▶ [DATA PROVIDED]:
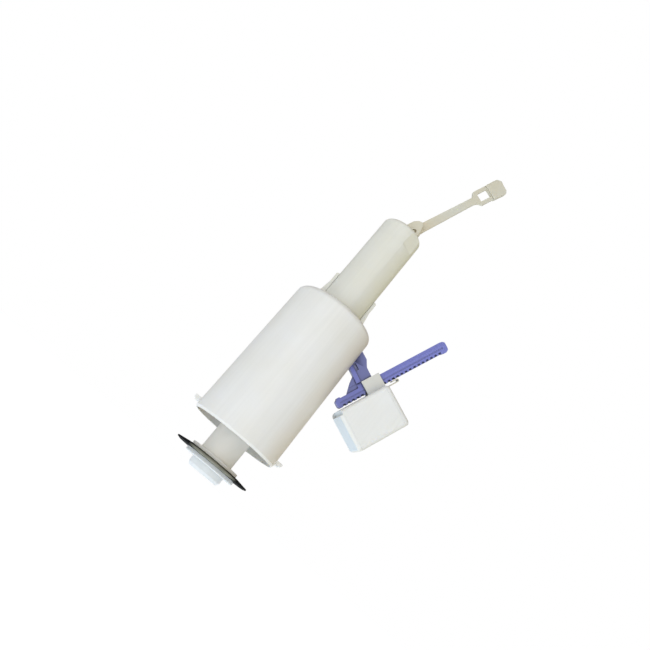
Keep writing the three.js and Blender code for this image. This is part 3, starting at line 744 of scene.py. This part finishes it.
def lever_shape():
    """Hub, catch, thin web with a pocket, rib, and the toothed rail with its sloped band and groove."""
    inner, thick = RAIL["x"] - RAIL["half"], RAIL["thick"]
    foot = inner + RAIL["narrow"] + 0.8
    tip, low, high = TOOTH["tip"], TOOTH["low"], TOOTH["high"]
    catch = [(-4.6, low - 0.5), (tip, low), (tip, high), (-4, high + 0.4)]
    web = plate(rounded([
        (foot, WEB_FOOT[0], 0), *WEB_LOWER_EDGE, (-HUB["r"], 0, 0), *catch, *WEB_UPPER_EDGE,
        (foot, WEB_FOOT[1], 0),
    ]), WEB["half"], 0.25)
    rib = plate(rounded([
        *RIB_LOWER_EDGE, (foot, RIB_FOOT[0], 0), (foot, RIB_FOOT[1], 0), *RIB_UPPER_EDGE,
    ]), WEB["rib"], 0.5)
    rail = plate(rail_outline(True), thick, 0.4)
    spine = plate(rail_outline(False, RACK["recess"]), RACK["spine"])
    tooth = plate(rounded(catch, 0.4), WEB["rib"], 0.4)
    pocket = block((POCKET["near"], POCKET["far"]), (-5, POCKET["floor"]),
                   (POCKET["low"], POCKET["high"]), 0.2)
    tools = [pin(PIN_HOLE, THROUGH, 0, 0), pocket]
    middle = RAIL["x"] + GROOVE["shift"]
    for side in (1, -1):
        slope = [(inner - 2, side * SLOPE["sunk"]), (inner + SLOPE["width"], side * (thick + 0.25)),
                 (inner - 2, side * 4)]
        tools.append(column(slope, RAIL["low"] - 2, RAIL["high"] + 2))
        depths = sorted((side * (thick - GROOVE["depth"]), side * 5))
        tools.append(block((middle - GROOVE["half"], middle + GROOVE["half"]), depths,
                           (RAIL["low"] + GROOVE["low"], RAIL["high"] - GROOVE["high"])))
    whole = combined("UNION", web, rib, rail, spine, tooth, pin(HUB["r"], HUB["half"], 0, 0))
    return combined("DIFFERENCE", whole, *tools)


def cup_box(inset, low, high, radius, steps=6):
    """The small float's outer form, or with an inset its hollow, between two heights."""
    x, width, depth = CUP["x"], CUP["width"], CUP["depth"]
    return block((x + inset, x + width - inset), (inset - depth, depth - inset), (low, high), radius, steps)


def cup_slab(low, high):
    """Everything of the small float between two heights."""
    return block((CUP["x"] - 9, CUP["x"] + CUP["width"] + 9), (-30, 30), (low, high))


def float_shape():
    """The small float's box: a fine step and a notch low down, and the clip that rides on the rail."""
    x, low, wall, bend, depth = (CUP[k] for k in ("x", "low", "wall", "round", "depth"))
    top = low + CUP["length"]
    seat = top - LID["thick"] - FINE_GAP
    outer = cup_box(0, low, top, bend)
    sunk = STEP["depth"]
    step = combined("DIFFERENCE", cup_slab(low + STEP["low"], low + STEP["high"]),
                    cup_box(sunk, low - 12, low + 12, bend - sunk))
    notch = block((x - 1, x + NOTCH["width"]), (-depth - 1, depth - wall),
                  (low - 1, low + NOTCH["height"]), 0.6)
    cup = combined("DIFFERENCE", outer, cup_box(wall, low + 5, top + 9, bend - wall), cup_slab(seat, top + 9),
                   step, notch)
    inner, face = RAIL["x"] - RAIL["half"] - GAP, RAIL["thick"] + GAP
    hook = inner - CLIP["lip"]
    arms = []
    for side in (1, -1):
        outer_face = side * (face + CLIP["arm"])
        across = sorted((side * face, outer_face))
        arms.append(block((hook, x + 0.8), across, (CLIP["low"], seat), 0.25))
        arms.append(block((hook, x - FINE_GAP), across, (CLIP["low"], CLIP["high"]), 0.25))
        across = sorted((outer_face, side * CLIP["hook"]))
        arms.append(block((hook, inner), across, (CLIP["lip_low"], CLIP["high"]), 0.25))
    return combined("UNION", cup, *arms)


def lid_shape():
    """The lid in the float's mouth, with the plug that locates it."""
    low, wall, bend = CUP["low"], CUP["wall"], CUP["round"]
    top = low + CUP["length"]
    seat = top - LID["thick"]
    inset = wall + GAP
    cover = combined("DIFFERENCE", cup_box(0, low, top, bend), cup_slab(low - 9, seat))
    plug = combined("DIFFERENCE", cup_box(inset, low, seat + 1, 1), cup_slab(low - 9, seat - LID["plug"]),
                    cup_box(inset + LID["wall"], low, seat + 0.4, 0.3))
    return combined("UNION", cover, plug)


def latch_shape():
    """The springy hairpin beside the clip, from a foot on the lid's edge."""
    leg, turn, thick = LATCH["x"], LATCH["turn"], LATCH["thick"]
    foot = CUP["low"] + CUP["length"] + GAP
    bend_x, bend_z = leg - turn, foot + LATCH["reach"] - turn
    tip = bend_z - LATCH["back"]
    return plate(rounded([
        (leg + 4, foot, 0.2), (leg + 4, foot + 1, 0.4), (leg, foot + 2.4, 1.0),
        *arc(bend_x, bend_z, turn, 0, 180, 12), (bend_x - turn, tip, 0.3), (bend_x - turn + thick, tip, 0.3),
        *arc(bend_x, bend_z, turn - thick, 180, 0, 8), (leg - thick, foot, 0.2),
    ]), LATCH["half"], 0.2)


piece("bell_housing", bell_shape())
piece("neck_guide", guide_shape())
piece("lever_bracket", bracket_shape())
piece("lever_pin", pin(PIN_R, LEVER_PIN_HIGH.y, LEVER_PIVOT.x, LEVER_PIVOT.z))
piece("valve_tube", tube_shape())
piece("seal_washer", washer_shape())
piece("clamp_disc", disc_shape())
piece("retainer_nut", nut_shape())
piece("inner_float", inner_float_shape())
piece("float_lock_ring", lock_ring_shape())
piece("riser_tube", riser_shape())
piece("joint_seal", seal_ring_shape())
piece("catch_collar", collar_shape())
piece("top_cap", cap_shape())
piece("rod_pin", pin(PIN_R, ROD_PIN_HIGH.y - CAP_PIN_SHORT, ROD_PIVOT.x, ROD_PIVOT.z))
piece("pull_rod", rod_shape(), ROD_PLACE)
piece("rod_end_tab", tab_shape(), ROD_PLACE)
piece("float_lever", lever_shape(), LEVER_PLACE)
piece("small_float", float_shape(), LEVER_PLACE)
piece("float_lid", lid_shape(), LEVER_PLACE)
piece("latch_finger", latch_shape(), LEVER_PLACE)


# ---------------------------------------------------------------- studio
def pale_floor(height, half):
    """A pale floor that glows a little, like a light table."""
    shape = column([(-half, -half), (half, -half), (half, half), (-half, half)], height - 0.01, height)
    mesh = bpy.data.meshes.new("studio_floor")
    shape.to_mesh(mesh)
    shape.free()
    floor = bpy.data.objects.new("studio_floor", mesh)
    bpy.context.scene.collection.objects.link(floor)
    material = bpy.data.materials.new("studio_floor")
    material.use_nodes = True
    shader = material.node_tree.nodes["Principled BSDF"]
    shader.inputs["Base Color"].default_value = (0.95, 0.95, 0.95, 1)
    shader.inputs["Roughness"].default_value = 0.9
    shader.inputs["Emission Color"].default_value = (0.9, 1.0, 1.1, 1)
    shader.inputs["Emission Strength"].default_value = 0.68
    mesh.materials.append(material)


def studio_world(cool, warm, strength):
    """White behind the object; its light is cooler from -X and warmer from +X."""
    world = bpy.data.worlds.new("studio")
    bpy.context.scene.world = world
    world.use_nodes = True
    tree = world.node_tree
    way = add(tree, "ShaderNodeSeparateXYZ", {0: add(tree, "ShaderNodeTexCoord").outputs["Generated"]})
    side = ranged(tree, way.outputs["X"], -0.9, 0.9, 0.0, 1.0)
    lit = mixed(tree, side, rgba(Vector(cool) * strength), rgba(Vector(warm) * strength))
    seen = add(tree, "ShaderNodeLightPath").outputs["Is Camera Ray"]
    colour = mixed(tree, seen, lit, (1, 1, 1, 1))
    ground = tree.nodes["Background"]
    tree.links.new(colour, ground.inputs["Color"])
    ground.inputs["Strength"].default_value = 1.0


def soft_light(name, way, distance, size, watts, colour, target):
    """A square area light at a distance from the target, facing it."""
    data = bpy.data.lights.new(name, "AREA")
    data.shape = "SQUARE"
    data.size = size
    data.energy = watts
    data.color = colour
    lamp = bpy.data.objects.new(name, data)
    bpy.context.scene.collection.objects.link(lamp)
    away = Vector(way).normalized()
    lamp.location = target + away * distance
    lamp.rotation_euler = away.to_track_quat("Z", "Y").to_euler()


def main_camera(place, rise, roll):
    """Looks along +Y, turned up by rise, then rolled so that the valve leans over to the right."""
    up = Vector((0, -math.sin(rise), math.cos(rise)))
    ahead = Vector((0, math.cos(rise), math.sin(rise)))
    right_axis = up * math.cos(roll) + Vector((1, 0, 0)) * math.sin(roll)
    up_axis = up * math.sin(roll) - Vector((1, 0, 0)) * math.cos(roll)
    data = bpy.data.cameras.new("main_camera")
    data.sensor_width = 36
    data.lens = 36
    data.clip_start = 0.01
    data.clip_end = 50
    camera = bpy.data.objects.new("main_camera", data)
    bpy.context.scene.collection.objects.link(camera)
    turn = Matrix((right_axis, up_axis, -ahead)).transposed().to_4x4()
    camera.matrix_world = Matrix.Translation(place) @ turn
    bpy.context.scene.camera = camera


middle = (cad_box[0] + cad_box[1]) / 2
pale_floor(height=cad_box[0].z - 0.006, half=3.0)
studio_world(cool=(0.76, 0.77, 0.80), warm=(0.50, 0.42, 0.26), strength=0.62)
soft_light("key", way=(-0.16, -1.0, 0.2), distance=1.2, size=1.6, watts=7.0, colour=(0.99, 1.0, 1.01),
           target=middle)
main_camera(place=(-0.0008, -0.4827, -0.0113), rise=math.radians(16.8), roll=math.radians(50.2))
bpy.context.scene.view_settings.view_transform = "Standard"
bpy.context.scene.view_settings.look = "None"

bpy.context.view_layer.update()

▶ [INSTRUCTIONS TO FOLLOW]: Among the lines of the listing, how many hold the string "scene"? Respond with only the number.

▶ [COMPLETE ANSWER]: 8